AB Dış İlişkiler ve Güvenlik Politikası Yüksek Temsilcisi, AUKUS anlaşmasının AB’nin Hint-Pasifik stratejisini açıkladığı güne denk gelmesinin hayal kırıklığı yarattığına dikkati çekerek, Fransa ile açık bir dayanışma içinde olunduğunu duyurdu.
Avrupa Birliği (AB) Dış İlişkiler ve Güvenlik Politikası Yüksek Temsilcisi Josep Borrell, New York’taki Birleşmiş Milletler Genel Kurulu marjında bir araya gelen AB Dışişleri Bakanlarının toplantısına ilişkin açıklama yaptı.
AUKUS adı verilen “ABD-Avustralya-İngiltere” arasındaki savunma ortaklığının, “kazayla” tam da AB’nin Hint-Pasifik stratejisini açıkladığı güne denk gelmesinin şaşkınlık uyandırdığını ifade eden Borrell, “Bakanlar da çok hayal kırıklığı yarattığını düşünerek bu konuyu tartıştılar. Görüşme sırasında bakanlar, Fransa ile açık bir dayanışma içinde olduklarını ifade ettiler.” dedi.
“Stratejimizi uygulamaya devam edeceğiz”
Borrell, Avustralyalı mevkidaşıyla daha önceden planlanan bir görüşme yaptığını aktararak, “AUKUS konusunda neden önceden istişare yapılmadığını sordum. Bu ittifakın Fransa örneğinde olduğu gibi Pasifik’te güçlü bir varlığı olan Avrupalı ortakları dışarıda bırakmasından üzüntü duydum. Bölgede istikrara yönelik mevcut zorlukların, benzer düşünen ortaklar arasında daha fazla iş birliği ve koordinasyon gerektirdiğini ve kesinlikle Avustralya, İngiltere ve ABD’nin AB ile benzer fikirli ortaklar olduğunu vurguladım.” değerlendirmesini yaptı.

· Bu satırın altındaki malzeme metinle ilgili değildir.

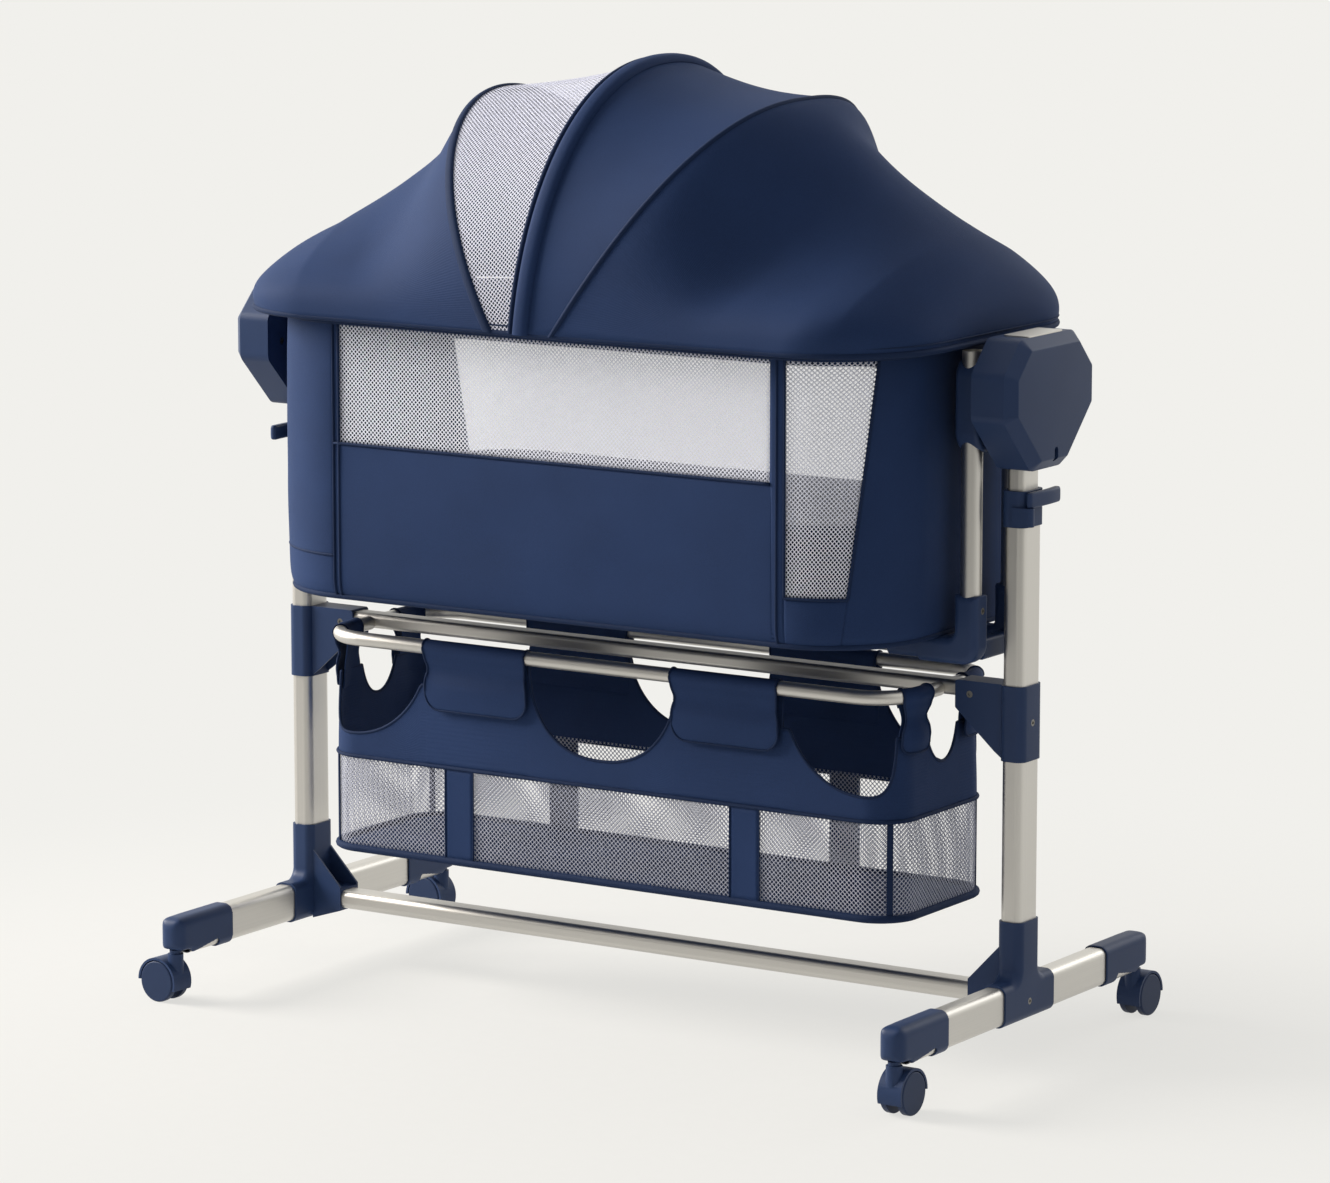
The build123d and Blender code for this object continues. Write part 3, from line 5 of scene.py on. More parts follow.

Yüksek Temsilci, “Hint-Pasifik Stratejimizi uygulamaya devam edeceğiz.” ifadesini kullandı.
[
Afganistan ve Mali
Borrell, toplantıda ayrıca Afganistan ve Mali konularına da değinildiğini belirtti.
AB’nin Afganistan sahasında var olmaya devam etmesi üzerinde çalışıldığını, güvenlik nedeniyle bununla ilgili herhangi bir ayrıntı vermeyeceğini dile getiren Borrell, “Ancak acilen ihtiyaç duyulan insani yardımın ulaştırılmasını kolaylaştırmak ve ayrıca risk altındaki Avrupa vatandaşlarının ve Afganların çıkışını desteklemek, koordine etmek ve organize etmek için bunun üzerinde çalışıyoruz.” dedi.
Yüksek Temsilci, Mali’deki geçiş hükümetiyle Rus güvenlik şirketi Wagner’in ülkede faaliyet göstermeye devam edeceği olasılığı nedeniyle ilişkilerin olumsuz etkilenebileceğini vurguladı.